> [OBJECTIVE] Go through the material below and copy each line where the word "picks" appears.

> [SOURCE DATA]
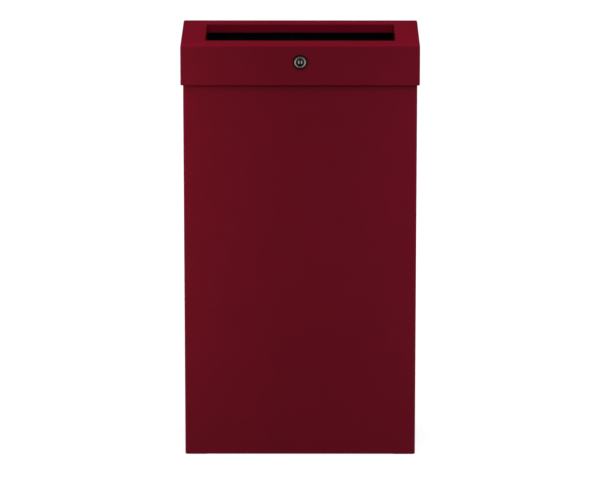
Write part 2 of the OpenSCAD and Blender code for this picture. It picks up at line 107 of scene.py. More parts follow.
class SeamSettings(bpy.types.PropertyGroup):
    """The spot welds that hold the wrapper's rear flanges to the back panel"""

    welds: IntProperty(
        name="Spot welds", description="Number of spot welds on each rear seam", min=2, max=20,
        default=9)
    weld_width: FloatProperty(
        name="Weld width", description="Width of one spot weld's dimple", min=0.002, max=0.008,
        unit="LENGTH", default=6 * MM)
    weld_depth: FloatProperty(
        name="Weld depth", description="Depth of one spot weld's dimple", min=0.00005, max=0.0005,
        unit="LENGTH", default=0.35 * MM)


class LockSettings(bpy.types.PropertyGroup):
    """The cam lock in the lid's skirt"""

    thread_pitch: FloatProperty(
        name="Thread pitch", description="Pitch of the barrel's thread", min=0.0006, max=0.002,
        unit="LENGTH", default=1.0 * MM)
    thread_depth: FloatProperty(
        name="Thread depth", description="Depth of the barrel's thread", min=0.0002, max=0.0008,
        unit="LENGTH", default=0.55 * MM)
    hub_rounding: FloatProperty(
        name="Hub rounding", description="Rounding of the hub round the keyway", min=0.0001,
        max=0.0008, unit="LENGTH", default=0.5 * MM)
    ward: FloatProperty(
        name="Ward", description="How far the keyway's ward groove reaches from its middle",
        min=0.0008, max=0.0015, unit="LENGTH", default=1.15 * MM)
    nut_chamfer: FloatProperty(
        name="Nut chamfer", description="Height of the chamfer on the nut's corners", min=0.0003,
        max=0.0015, unit="LENGTH", default=0.9 * MM)


class BucketSettings(bpy.types.PropertyGroup):
    """The inner bucket"""

    rim_rounding: FloatProperty(
        name="Rim rounding", description="Rounding of the rim's outer edges", min=0.0005,
        max=0.0022, unit="LENGTH", default=1.8 * MM)
    edge_rounding: FloatProperty(
        name="Edge rounding", description="Rounding of the hand holes and the inner rim",
        min=0.0002, max=0.0009, unit="LENGTH", default=0.7 * MM)


class StageSettings(bpy.types.PropertyGroup):
    """Camera, floor and light"""

    camera_distance: FloatProperty(
        name="Camera distance", description="Distance in front of the bin's middle", min=1, max=20,
        unit="LENGTH", default=6.0)
    camera_height: FloatProperty(
        name="Camera height", description="Height of the camera over the floor", min=0, max=5,
        unit="LENGTH", default=1.82)
    camera_side: FloatProperty(
        name="Camera side", description="How far the camera stands to the right", min=-1, max=1,
        unit="LENGTH", default=0.0135)
    aim_height: FloatProperty(
        name="Aim height", description="Height of the point that the camera looks at", min=0, max=1,
        unit="LENGTH", default=0.290)
    aim_side: FloatProperty(
        name="Aim side", description="How far to the right that point lies", min=-1, max=1,
        unit="LENGTH", default=-0.0004)
    lens: FloatProperty(
        name="Lens", description="Focal length in millimetres", min=20, max=400, default=263.6)
    sky: FloatProperty(
        name="Light from above", description="Strength of the even light from above", min=0, max=4,
        default=0.05)
    overhead: FloatProperty(
        name="Light from overhead", description="Strength of the soft light from straight above",
        min=0, max=10, default=2.25)
    front: FloatProperty(
        name="Light from the front", description="Strength of the soft light from high in front",
        min=0, max=10, default=1.27)
    ground: FloatProperty(
        name="Light from below", description="Strength of the light that comes back off the floor",
        min=0, max=4, default=0.03)


# Shapes


def ordered(shape):
    """The shape, its elements in one order: a spin or bevel gives them another in each run."""
    for elements, place in (
            (shape.verts, lambda v: tuple(v.co)),
            (shape.edges, lambda e: sorted(v.index for v in e.verts)),
            (shape.faces, lambda f: sorted(v.index for v in f.verts))):
        rank = {element: i for i, element in enumerate(sorted(elements, key=place))}
        elements.sort(key=rank.get)
        elements.index_update()
    return shape


def cleaned(shape):
    """The shape, its doubled points merged and its flat faces made whole."""
    bmesh.ops.remove_doubles(shape, verts=shape.verts, dist=SAME_POINT)
    bmesh.ops.dissolve_limit(
        shape, angle_limit=SAME_FACE, verts=shape.verts, edges=shape.edges)
    return ordered(shape)


def merged(node):
    """A shape with a CAD node's own form."""
    shape = bmesh.new()
    shape.from_mesh(frame["nodes"][node].data)
    return cleaned(shape)


def round_corners(shape, radius, segments=2, among=None):
    """Rounds every edge that bends more than a facet does, or only those that among() picks."""
    edges = [e for e in shape.edges if e.is_manifold and e.calc_face_angle() > CORNER]
    if among:
        edges = [e for e in edges if among(e)]
    bmesh.ops.bevel(
        shape, geom=edges, offset=radius, offset_type="OFFSET", segments=segments, profile=0.5,
        affect="EDGES", clamp_overlap=True, material=-1)
    return ordered(shape)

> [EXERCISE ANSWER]
Write part 2 of the OpenSCAD and Blender code for this picture. It picks up at line 107 of scene.py. More parts follow.
    """Rounds every edge that bends more than a facet does, or only those that among() picks."""